**Exercise goal**
Read the lines that follow and pick out every one containing the word "empty".

====

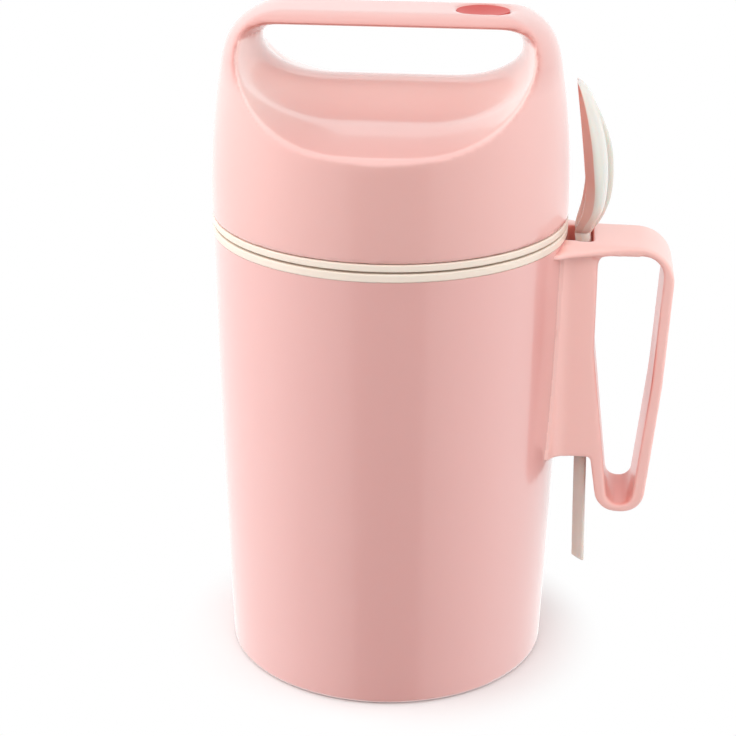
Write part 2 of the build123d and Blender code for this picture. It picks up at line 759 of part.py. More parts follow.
with BuildPart() as side_handle:
    with BuildSketch(Plane.XZ):
        with BuildLine():
            FilletPolyline(
                (casing_inside, casing_height),
                (handle_reach, arm_end_z),
                (handle_waist_reach, handle_waist_z),
                (handle_foot_reach, handle_foot_z),
                (handle_foot_reach - handle_foot_length, handle_foot_z),
                (casing_top_radius + sleeve_foot_out, sleeve_foot_z),
                (casing_inside, sleeve_foot_z),
                radius=[
                    0, handle_corner_rounding, handle_waist_rounding, handle_foot_rounding,
                    handle_foot_rounding, sleeve_foot_rounding, 0,
                ],
                close=True,
            )
        make_face()
        with BuildLine():
            grip_outline()
        make_face(mode=Mode.SUBTRACT)
    extrude(amount=handle_half_width, both=True)
    sides = faces().sort_by(Axis.Y)
    fillet(sides[0].edges() + sides[-1].edges(), handle_edge_rounding)
    with BuildSketch(Plane.XY.offset(sleeve_foot_z)):
        with BuildLine():
            Spline(
                (casing_inside, saddle_half_width + saddle_spread),
                (casing_foot_radius, saddle_half_width),
                (casing_top_radius + saddle_out, handle_half_width),
                tangents=[(cos(radians(saddle_slant)), -sin(radians(saddle_slant))), (1, 0)],
            )
            mirror(about=Plane.XZ)
            Line((casing_top_radius + saddle_out, handle_half_width),
                 (casing_top_radius + saddle_out, -handle_half_width))
            Line((casing_inside, saddle_half_width + saddle_spread),
                 (casing_inside, -saddle_half_width - saddle_spread))
        make_face()
    extrude(amount=sleeve_foot_down)
    with BuildSketch(Plane.XY.offset(arm_foot_z)):
        with BuildLine():
            Spline(
                (casing_inside, flare_half_width),
                (casing_top_radius + flare_neck_out, flare_neck_half_width),
                (casing_top_radius + flare_end_out, flare_end_half_width),
                (handle_reach - handle_corner_rounding, handle_half_width),
                tangents=[(cos(radians(flare_slant)), -sin(radians(flare_slant))), (1, 0)],
            )
            mirror(about=Plane.XZ)
            Line((casing_inside, flare_half_width), (casing_inside, -flare_half_width))
            Line((handle_reach - handle_corner_rounding, handle_half_width),
                 (handle_reach - handle_corner_rounding, -handle_half_width))
        make_face()
    extrude(amount=handle_arm_thickness - handle_arm_fall)
    with BuildSketch(Plane.XZ):
        with BuildLine():
            grip_outline()
        make_face()
    extrude(amount=casing_top_radius, both=True, mode=Mode.SUBTRACT)
    with BuildSketch(Plane(origin=spoon_root, x_dir=lean_out, z_dir=spoon_up)):
        with Locations((stem_depth / 2 + fit_gap, 0)):
            Rectangle(slot_depth, 2 * slot_half_length, align=(Align.MAX, Align.CENTER))
        fillet(vertices().group_by(Axis.X)[-1], slot_rounding)
    extrude(amount=casing_height, both=True, mode=Mode.SUBTRACT)
    for down in handle_screw_downs:
        with Locations(*screw_places(casing_height - down)):
            Cylinder(
                handle_screw_radius + seat_gap, handle_screw_length + fit_gap,
                align=(Align.CENTER, Align.CENTER, Align.MIN), mode=Mode.SUBTRACT,
            )
    with BuildSketch(far_side):
        with BuildLine():
            skin = wall_points(0, casing_height, seat_gap)
            ThreePointArc(*skin)
            Polyline(skin[2], (0, casing_height), (0, 0), skin[0])
        make_face()
    revolve(axis=Axis.Z, mode=Mode.SUBTRACT)

# ---- Handle screws, driven from inside the casing into the sleeve's walls ----------------------
with BuildPart() as handle_screws:
    for down in handle_screw_downs:
        with Locations(*screw_places(casing_height - down)):
            Cylinder(
                handle_screw_radius, handle_screw_length, align=(Align.CENTER, Align.CENTER, Align.MIN)
            )
            Cylinder(
                handle_screw_head_radius, handle_screw_head_height,
                align=(Align.CENTER, Align.CENTER, Align.MAX),
            )
            with Locations((0, 0, -handle_screw_head_height)):
                Box(
                    handle_screw_slot_length, handle_screw_slot_width, 2 * handle_screw_slot_width,
                    mode=Mode.SUBTRACT,
                )
                Box(
                    handle_screw_slot_width, handle_screw_slot_length, 2 * handle_screw_slot_width,
                    mode=Mode.SUBTRACT,
                )

# ---- Spoon -------------------------------------------------------------------------------------
spoon_side = Plane(origin=spoon_root, x_dir=lean_out, z_dir=(0, -1, 0))
spoon_plan = Plane(origin=spoon_root, x_dir=lean_out, z_dir=spoon_up)


def spoon_point(out, rise):
    """Point of the spoon's side plane, from its distance out from the casing and rise above it."""
    across = (out - spoon_out) * cos(lean) + rise * sin(lean)
    along = rise * cos(lean) - (out - spoon_out) * sin(lean)
    return (across, along)


def bowl_body(wall):
    """Egg shape of the bowl, inside a wall of that thickness."""
    unit = Sphere(1, mode=Mode.PRIVATE)
    sizes = (bowl_depth - wall, bowl_half_width - wall, bowl_height / 2 - wall)
    body = scale(unit, by=sizes, mode=Mode.PRIVATE)
    middle = (casing_top_radius + bowl_out, 0, casing_height + bowl_rise + bowl_height / 2)
    return Location(middle, (0, -bowl_tilt, 0)) * body


with BuildPart() as spoon:
    with BuildSketch(spoon_plan.offset(-neck_root_drop)):
        RectangleRounded(stem_depth, stem_width, stem_edge_rounding)
    with BuildSketch(spoon_plan.offset(neck_foot_rise)):
        with Locations((neck_foot_out - spoon_out, 0)):
            RectangleRounded(neck_foot_depth, stem_width, stem_edge_rounding)
    loft()
    add(bowl_body(0))
    with BuildSketch(spoon_plan.offset(neck_foot_rise)):
        with Locations((neck_foot_out - spoon_out, 0)):
            RectangleRounded(neck_foot_depth, stem_width, stem_edge_rounding)
    with BuildSketch(spoon_plan.offset(neck_top_rise)):
        with Locations((neck_top_out - spoon_out, 0)):
            RectangleRounded(neck_top_depth, neck_top_width, neck_top_rounding)
    loft()
    with BuildSketch(spoon_side):
        with BuildLine():
            Spline(*[spoon_point(*p) for p in spine_crest])
            Line(spoon_point(*spine_crest[-1]), spoon_point(*spine_crest[0]))
        make_face()
    extrude(amount=spine_width / 2, both=True)
    add(bowl_body(bowl_wall), mode=Mode.SUBTRACT)
    with BuildSketch(spoon_side):
        with BuildLine():
            Spline(
                spoon_point(rim_root_out, neck_foot_rise),
                spoon_point(rim_bow_out, rim_bow_rise),
                spoon_point(rim_waist_out, rim_waist_rise),
                spoon_point(rim_tip_out, rim_tip_rise),
                tangents=[
                    (sin(radians(rim_root_slant)), cos(radians(rim_root_slant))),
                    (-sin(radians(rim_tip_slant)), cos(radians(rim_tip_slant))),
                ],
            )
            Polyline(
                spoon_point(rim_tip_out, rim_tip_rise),
                spoon_point(-casing_top_radius, rim_tip_rise),
                spoon_point(-casing_top_radius, neck_foot_rise),
                spoon_point(rim_root_out, neck_foot_rise),
            )
        make_face()
    extrude(amount=bowl_half_width * 2, both=True, mode=Mode.SUBTRACT)
    with BuildSketch(spoon_plan.offset(-neck_root_drop)):
        RectangleRounded(stem_depth, stem_width, stem_edge_rounding)
    extrude(amount=neck_root_drop - stem_length)
    with BuildSketch(spoon_side):
        with BuildLine():
            Polyline(
                (-stem_depth / 2, -stem_length), (-stem_depth / 2, -stem_length + stem_cut_rise),
                (stem_depth / 2, -stem_length), close=True,
            )
        make_face()
    extrude(amount=stem_width, both=True, mode=Mode.SUBTRACT)
    with BuildSketch(spoon_plan.offset(-stem_groove_end)):
        with Locations((-stem_depth / 2, 0)):
            Rectangle(2 * stem_groove_depth, stem_groove_width)
    extrude(amount=-stem_length, mode=Mode.SUBTRACT)

# ---- Export ------------------------------------------------------------------------------------
outer_casing.part.label = "outer_casing"
export_step(outer_casing.part, "parts/outer_casing.step")
base_plate.part.label = "base_plate"
export_step(base_plate.part, "parts/base_plate.step")
base_seal.part.label = "base_seal"
export_step(base_seal.part, "parts/base_seal.step")
tip_cushion.part.label = "tip_cushion"
export_step(tip_cushion.part, "parts/tip_cushion.step")
insert_inner.part.label = "insert_inner"
export_step(insert_inner.part, "parts/insert_inner.step")
insert_outer.part.label = "insert_outer"
export_step(insert_outer.part, "parts/insert_outer.step")
insert_pads.part.label = "insert_pads"
export_step(insert_pads.part, "parts/insert_pads.step")
insert_collar.part.label = "insert_collar"
export_step(insert_collar.part, "parts/insert_collar.step")
mouth_gasket.part.label = "mouth_gasket"
export_step(mouth_gasket.part, "parts/mouth_gasket.step")
neck_ring.part.label = "neck_ring"
export_step(neck_ring.part, "parts/neck_ring.step")
mouth_funnel.part.label = "mouth_funnel"
export_step(mouth_funnel.part, "parts/mouth_funnel.step")
lid_seal.part.label = "lid_seal"
export_step(lid_seal.part, "parts/lid_seal.step")
lid_liner.part.label = "lid_liner"
export_step(lid_liner.part, "parts/lid_liner.step")
lid_plug.part.label = "lid_plug"
export_step(lid_plug.part, "parts/lid_plug.step")
plug_foam.part.label = "plug_foam"
export_step(plug_foam.part, "parts/plug_foam.step")
lid_foam.part.label = "lid_foam"
export_step(lid_foam.part, "parts/lid_foam.step")
lid_shell.part.label = "lid_shell"
export_step(lid_shell.part, "parts/lid_shell.step")
handle_inlay.part.label = "handle_inlay"
export_step(handle_inlay.part, "parts/handle_inlay.step")
side_handle.part.label = "side_handle"
export_step(side_handle.part, "parts/side_handle.step")
handle_screws.part.label = "handle_screws"
export_step(handle_screws.part, "parts/handle_screws.step")
spoon.part.label = "spoon"
export_step(spoon.part, "parts/spoon.step")
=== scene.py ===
from math import cos, hypot, pi, radians, sin, sqrt

import bmesh
import bpy
from mathutils import Matrix, Vector


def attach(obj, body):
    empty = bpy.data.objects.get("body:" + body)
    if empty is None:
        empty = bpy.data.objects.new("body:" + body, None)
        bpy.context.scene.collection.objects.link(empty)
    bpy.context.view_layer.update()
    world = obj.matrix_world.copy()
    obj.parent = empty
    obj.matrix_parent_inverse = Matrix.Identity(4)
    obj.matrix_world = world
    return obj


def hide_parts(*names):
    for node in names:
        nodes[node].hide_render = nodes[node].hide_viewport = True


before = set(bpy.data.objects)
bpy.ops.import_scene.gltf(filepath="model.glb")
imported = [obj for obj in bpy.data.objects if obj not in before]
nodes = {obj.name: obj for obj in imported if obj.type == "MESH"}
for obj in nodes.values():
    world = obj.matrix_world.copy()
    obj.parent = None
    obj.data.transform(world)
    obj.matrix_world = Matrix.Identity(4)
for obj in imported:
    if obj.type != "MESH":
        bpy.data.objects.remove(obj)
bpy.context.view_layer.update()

MM = 0.001                               # pieces are measured in mm, and the studio in metres


def clamp(value, low=0.0, high=1.0):
    """The value, held between low and high."""
    return min(max(value, low), high)


# ---- Materials: helpers -----------------------------------------------------------------------
COLOUR_A, COLOUR_B, COLOUR_OUT = 6, 7, 2  # a colour Mix node's two colours and its result


def srgb(code):
    """Linear colour of an sRGB hex value such as "#E8B4AE"."""
    parts = [int(code[k:k + 2], 16) / 255 for k in (1, 3, 5)]
    return [c / 12.92 if c <= 0.04045 else ((c + 0.055) / 1.055) ** 2.4 for c in parts] + [1.0]


def scale_for(width):
    """Scale of a texture on Object coordinates whose features are this many mm wide."""
    return 1 / (width * MM)


def node(tree, kind, inputs=(), **settings):
    """Adds a node: settings are its properties, inputs its sockets' values or links into them."""
    made = tree.nodes.new(kind)
    for name, value in settings.items():
        setattr(made, name, value)
    for socket, value in dict(inputs).items():
        if isinstance(value, bpy.types.NodeSocket):
            tree.links.new(value, made.inputs[socket])
        else:
            made.inputs[socket].default_value = value
    return made


def new_material(name):
    """An empty node material and its tree."""
    material = bpy.data.materials.new(name)
    material.use_nodes = True
    material.node_tree.nodes.clear()
    return material, material.node_tree


# ---- Materials: moulded plastics and rubbers --------------------------------------------------
# Widths in mm of the pigment's drift, the polish's patches and the wall's waves. They are written
# as fractions, here and further down, so that the textures' scales are whole numbers.
DRIFT_WIDTH, POLISH_WIDTH, WAVE_WIDTH = 1000 / 9, 50 / 3, 200 / 9
WAVE_HEIGHT, WAVE_STRENGTH = 0.02, 0.35  # mm, and how much of it shows
POLISH_LOW, POLISH_HIGH = 0.85, 1.2      # the roughness runs between these shares of its value
PLASTIC_IOR = 1.5
SCATTER = (1.0, 0.45, 0.35)              # red travels furthest inside the plastic
SKIN_ROUGHNESS = 0.08                    # the polished outer skin mirrors crisply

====

**Solution to the problem**
    empty = bpy.data.objects.get("body:" + body)
    if empty is None:
        empty = bpy.data.objects.new("body:" + body, None)
        bpy.context.scene.collection.objects.link(empty)
    obj.parent = empty
    """An empty node material and its tree."""